## WORK REQUIRED
Copy exactly the block of lines between the one containing "Write part 2 of the build123d" and the one containing "return locks", inclusive.

## LISTED ENTRIES
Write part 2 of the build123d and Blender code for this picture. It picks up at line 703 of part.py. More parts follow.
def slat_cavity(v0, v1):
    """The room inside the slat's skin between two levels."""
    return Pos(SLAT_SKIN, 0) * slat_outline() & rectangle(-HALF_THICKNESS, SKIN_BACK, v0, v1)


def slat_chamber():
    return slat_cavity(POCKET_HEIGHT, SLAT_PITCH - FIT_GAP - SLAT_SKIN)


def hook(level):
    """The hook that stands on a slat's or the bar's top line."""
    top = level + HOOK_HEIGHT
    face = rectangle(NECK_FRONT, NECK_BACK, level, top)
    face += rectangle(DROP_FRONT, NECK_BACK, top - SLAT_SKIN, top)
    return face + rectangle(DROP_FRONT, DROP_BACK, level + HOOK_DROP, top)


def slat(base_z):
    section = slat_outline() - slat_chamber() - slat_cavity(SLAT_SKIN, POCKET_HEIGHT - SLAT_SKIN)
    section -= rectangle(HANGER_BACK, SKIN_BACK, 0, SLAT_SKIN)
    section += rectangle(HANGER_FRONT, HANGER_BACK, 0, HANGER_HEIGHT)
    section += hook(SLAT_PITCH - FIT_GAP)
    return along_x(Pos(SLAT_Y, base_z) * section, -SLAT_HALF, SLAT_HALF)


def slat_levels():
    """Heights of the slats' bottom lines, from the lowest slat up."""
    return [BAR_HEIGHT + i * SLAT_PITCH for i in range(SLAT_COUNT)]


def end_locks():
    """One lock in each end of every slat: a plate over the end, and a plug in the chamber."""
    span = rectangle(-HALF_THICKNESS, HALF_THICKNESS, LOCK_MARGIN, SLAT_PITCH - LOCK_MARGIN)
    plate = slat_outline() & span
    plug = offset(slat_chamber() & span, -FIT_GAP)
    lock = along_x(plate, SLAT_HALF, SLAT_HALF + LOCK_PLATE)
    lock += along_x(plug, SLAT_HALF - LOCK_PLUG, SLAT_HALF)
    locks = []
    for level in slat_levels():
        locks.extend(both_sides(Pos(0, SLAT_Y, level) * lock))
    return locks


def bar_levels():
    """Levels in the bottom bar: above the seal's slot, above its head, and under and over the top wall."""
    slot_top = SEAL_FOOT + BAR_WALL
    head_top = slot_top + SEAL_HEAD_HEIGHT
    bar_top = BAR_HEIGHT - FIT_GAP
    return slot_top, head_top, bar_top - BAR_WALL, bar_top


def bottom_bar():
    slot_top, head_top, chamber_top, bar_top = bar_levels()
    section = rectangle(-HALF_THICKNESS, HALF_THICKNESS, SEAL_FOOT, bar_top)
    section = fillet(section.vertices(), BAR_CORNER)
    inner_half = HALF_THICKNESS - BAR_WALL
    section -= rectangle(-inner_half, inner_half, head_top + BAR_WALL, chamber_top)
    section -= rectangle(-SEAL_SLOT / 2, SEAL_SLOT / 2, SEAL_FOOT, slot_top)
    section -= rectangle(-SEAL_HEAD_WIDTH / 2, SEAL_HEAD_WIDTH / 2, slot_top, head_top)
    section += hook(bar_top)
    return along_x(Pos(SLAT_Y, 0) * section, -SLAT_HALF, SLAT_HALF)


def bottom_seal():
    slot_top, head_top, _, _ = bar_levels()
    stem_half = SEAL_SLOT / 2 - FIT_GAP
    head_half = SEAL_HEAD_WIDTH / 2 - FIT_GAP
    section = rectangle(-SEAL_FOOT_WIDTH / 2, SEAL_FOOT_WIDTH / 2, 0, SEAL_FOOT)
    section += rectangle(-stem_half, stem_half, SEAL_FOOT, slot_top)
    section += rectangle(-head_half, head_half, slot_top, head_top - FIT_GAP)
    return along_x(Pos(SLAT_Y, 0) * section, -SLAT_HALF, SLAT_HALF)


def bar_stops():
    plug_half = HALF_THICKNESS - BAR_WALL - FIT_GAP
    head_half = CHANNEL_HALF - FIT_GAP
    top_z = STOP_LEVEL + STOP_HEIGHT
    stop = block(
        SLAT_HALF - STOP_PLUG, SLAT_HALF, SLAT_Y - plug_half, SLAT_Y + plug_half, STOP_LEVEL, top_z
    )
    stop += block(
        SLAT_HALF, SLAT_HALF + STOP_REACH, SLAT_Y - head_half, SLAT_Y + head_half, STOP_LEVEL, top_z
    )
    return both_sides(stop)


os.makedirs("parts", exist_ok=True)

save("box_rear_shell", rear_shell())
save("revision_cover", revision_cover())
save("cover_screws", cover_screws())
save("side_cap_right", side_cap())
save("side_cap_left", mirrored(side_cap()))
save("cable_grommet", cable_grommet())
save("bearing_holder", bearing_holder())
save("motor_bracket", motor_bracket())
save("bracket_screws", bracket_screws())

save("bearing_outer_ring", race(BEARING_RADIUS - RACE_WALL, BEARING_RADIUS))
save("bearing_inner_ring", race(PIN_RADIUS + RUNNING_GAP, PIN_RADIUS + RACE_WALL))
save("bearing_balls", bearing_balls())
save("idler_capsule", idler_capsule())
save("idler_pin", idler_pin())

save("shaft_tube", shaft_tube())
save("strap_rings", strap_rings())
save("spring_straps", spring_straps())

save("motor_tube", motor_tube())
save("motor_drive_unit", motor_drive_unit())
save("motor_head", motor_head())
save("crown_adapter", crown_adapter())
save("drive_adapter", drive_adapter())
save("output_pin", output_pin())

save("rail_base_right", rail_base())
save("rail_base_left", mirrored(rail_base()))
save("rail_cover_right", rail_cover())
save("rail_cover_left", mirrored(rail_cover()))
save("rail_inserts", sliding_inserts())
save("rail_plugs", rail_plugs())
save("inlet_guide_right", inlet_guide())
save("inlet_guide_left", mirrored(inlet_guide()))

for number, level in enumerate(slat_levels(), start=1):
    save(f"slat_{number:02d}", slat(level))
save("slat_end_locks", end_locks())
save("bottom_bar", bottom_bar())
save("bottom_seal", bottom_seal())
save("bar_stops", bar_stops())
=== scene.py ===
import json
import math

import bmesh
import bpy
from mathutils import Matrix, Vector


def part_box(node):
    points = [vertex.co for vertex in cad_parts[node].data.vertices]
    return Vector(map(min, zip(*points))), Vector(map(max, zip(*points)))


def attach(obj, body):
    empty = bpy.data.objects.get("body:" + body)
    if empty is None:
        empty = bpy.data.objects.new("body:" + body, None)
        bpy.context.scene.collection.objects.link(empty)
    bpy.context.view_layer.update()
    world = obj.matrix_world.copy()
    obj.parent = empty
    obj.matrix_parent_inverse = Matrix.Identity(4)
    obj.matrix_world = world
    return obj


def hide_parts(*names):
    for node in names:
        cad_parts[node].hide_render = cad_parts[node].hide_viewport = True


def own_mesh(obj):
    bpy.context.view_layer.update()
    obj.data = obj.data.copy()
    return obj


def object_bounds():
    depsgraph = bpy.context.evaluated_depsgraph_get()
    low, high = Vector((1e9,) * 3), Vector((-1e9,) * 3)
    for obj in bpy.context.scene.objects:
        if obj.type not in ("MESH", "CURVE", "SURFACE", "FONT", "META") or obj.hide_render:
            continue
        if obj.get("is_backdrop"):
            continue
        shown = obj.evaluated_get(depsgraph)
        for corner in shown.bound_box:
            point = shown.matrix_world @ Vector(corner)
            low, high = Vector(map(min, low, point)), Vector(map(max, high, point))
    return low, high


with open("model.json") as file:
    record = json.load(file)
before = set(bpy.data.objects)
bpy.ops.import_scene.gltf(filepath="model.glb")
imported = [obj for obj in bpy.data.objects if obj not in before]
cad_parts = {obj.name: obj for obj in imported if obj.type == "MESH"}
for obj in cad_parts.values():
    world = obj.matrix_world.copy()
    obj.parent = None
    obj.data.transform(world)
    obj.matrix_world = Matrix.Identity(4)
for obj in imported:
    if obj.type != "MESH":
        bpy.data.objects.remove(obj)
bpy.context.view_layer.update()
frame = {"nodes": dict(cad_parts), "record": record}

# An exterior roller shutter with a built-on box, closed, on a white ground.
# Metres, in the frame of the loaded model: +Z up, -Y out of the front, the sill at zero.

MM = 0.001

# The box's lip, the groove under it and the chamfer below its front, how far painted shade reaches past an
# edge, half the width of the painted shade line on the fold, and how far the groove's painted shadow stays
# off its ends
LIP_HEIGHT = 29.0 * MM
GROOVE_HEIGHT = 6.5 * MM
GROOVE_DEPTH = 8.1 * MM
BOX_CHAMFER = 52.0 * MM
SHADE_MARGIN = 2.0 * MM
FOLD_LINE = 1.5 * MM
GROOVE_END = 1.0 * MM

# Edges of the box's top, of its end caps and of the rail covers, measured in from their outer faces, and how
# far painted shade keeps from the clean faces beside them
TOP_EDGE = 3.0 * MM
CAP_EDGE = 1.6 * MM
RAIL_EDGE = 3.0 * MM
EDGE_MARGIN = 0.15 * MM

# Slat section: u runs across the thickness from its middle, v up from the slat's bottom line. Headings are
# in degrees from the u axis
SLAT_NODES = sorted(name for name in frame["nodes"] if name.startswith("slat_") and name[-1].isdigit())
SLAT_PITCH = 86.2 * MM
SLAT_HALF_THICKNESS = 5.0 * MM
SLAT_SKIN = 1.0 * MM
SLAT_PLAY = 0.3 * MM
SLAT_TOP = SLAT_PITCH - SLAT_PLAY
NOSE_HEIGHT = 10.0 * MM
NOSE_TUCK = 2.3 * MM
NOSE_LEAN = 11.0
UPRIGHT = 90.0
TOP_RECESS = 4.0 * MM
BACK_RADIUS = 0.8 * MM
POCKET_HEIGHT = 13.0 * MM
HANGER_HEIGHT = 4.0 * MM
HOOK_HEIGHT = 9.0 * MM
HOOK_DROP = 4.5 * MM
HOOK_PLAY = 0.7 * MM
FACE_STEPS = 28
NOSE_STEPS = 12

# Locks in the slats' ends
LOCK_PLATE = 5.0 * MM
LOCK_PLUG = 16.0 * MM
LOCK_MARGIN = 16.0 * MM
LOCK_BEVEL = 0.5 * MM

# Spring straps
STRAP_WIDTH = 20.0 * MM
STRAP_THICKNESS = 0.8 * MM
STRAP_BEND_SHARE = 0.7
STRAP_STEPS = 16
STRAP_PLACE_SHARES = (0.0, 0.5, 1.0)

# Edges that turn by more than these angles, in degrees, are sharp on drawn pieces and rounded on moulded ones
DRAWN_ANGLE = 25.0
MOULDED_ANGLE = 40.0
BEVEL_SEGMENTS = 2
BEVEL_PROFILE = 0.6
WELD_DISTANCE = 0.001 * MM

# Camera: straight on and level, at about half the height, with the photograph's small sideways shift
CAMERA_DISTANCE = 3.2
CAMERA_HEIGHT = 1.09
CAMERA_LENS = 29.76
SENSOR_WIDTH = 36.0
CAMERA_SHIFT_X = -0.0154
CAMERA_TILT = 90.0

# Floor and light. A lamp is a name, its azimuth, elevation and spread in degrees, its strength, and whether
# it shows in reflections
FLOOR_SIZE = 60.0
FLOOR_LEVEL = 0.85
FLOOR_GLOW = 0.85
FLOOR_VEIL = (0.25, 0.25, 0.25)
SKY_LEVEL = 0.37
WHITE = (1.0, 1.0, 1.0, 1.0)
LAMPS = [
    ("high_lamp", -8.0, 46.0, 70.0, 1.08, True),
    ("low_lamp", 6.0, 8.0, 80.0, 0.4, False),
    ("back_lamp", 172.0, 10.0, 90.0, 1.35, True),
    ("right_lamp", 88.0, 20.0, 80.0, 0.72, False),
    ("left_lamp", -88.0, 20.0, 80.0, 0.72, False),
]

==

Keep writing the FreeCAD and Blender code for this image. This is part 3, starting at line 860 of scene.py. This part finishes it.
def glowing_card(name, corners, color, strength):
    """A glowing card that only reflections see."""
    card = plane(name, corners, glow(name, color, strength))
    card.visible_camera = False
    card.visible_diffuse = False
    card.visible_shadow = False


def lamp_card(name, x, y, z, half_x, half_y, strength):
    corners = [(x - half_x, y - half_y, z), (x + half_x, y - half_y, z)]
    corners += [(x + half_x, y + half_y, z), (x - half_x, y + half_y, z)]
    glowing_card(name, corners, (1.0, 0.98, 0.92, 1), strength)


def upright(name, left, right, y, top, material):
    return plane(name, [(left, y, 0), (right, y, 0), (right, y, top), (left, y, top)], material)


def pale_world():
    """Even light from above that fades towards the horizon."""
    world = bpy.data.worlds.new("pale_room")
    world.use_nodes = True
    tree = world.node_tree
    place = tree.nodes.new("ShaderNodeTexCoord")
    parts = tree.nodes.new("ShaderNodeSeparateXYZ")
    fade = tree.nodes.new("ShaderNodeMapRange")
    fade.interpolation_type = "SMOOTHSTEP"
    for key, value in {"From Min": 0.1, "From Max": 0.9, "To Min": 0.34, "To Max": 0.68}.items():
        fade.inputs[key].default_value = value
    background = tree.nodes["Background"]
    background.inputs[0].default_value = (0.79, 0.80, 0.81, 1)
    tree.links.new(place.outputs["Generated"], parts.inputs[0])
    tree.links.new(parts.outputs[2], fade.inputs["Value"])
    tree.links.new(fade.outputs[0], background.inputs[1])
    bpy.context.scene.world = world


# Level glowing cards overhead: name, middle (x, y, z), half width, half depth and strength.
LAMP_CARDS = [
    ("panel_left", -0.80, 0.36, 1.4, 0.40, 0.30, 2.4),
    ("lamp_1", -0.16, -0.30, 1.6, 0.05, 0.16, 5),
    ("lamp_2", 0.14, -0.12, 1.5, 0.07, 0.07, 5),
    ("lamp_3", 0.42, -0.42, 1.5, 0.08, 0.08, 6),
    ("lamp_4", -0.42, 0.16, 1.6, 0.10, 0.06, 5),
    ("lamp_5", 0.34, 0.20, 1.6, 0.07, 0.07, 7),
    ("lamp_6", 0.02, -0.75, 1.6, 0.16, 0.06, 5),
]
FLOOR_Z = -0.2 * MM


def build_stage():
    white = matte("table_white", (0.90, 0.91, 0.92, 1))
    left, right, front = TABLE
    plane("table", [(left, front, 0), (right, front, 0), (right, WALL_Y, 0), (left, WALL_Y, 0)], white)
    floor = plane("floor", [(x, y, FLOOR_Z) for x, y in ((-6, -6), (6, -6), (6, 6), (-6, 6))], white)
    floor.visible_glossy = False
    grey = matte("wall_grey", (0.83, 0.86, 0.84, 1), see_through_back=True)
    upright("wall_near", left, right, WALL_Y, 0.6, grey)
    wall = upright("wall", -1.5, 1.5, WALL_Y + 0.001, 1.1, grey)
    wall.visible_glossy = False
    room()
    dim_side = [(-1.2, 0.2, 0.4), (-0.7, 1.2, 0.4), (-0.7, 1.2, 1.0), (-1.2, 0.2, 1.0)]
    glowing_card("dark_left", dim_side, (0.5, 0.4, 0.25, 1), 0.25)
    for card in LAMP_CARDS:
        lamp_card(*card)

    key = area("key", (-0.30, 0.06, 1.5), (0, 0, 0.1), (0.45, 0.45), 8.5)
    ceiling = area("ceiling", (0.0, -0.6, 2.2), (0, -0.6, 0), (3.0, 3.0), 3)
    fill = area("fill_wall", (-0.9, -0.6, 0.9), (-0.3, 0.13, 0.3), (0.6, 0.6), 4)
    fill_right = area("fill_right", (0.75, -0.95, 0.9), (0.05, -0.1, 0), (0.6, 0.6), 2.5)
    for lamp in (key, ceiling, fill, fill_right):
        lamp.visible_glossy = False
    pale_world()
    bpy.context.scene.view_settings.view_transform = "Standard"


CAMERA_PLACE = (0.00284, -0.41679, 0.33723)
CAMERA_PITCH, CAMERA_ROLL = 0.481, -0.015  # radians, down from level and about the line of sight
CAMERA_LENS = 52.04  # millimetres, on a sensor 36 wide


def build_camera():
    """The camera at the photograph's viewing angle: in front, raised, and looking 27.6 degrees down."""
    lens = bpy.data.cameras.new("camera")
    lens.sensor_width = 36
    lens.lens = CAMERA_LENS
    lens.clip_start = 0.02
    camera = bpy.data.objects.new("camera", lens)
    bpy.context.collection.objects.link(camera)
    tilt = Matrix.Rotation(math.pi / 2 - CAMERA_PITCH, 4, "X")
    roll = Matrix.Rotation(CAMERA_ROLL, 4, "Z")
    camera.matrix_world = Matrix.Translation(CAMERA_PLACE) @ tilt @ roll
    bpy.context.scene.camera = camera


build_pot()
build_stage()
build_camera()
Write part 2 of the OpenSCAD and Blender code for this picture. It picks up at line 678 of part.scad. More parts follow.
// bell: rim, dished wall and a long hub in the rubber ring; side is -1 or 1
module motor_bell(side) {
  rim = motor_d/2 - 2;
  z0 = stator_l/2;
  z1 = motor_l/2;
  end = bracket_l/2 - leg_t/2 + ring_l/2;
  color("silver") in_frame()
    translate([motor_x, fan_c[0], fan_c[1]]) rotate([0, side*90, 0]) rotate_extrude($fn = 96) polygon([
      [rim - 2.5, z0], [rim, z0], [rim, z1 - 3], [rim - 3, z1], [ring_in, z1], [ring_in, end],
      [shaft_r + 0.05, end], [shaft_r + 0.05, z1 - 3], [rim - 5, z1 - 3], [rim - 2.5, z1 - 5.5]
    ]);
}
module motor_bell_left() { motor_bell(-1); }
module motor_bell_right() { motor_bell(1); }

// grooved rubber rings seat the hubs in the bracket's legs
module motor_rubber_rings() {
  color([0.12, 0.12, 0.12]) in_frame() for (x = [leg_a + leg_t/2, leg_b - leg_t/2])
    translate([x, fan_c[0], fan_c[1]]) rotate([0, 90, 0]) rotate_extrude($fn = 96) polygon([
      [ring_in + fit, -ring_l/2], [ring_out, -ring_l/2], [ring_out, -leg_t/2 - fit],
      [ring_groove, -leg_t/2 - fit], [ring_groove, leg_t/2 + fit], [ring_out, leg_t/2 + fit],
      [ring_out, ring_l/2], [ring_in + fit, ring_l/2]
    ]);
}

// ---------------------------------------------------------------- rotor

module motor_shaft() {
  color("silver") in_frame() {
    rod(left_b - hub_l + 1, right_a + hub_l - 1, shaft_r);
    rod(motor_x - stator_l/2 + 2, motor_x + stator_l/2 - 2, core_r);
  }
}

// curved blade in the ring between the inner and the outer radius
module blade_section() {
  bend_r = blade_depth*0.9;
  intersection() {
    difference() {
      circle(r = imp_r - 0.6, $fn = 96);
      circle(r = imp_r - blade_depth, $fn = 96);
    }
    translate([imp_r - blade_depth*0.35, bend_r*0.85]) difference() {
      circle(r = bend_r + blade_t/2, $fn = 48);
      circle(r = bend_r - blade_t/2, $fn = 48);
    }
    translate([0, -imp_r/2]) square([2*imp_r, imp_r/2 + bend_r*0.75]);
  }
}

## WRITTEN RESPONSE
Write part 2 of the build123d and Blender code for this picture. It picks up at line 703 of part.py. More parts follow.
def slat_cavity(v0, v1):
    """The room inside the slat's skin between two levels."""
    return Pos(SLAT_SKIN, 0) * slat_outline() & rectangle(-HALF_THICKNESS, SKIN_BACK, v0, v1)


def slat_chamber():
    return slat_cavity(POCKET_HEIGHT, SLAT_PITCH - FIT_GAP - SLAT_SKIN)


def hook(level):
    """The hook that stands on a slat's or the bar's top line."""
    top = level + HOOK_HEIGHT
    face = rectangle(NECK_FRONT, NECK_BACK, level, top)
    face += rectangle(DROP_FRONT, NECK_BACK, top - SLAT_SKIN, top)
    return face + rectangle(DROP_FRONT, DROP_BACK, level + HOOK_DROP, top)


def slat(base_z):
    section = slat_outline() - slat_chamber() - slat_cavity(SLAT_SKIN, POCKET_HEIGHT - SLAT_SKIN)
    section -= rectangle(HANGER_BACK, SKIN_BACK, 0, SLAT_SKIN)
    section += rectangle(HANGER_FRONT, HANGER_BACK, 0, HANGER_HEIGHT)
    section += hook(SLAT_PITCH - FIT_GAP)
    return along_x(Pos(SLAT_Y, base_z) * section, -SLAT_HALF, SLAT_HALF)


def slat_levels():
    """Heights of the slats' bottom lines, from the lowest slat up."""
    return [BAR_HEIGHT + i * SLAT_PITCH for i in range(SLAT_COUNT)]


def end_locks():
    """One lock in each end of every slat: a plate over the end, and a plug in the chamber."""
    span = rectangle(-HALF_THICKNESS, HALF_THICKNESS, LOCK_MARGIN, SLAT_PITCH - LOCK_MARGIN)
    plate = slat_outline() & span
    plug = offset(slat_chamber() & span, -FIT_GAP)
    lock = along_x(plate, SLAT_HALF, SLAT_HALF + LOCK_PLATE)
    lock += along_x(plug, SLAT_HALF - LOCK_PLUG, SLAT_HALF)
    locks = []
    for level in slat_levels():
        locks.extend(both_sides(Pos(0, SLAT_Y, level) * lock))
    return locks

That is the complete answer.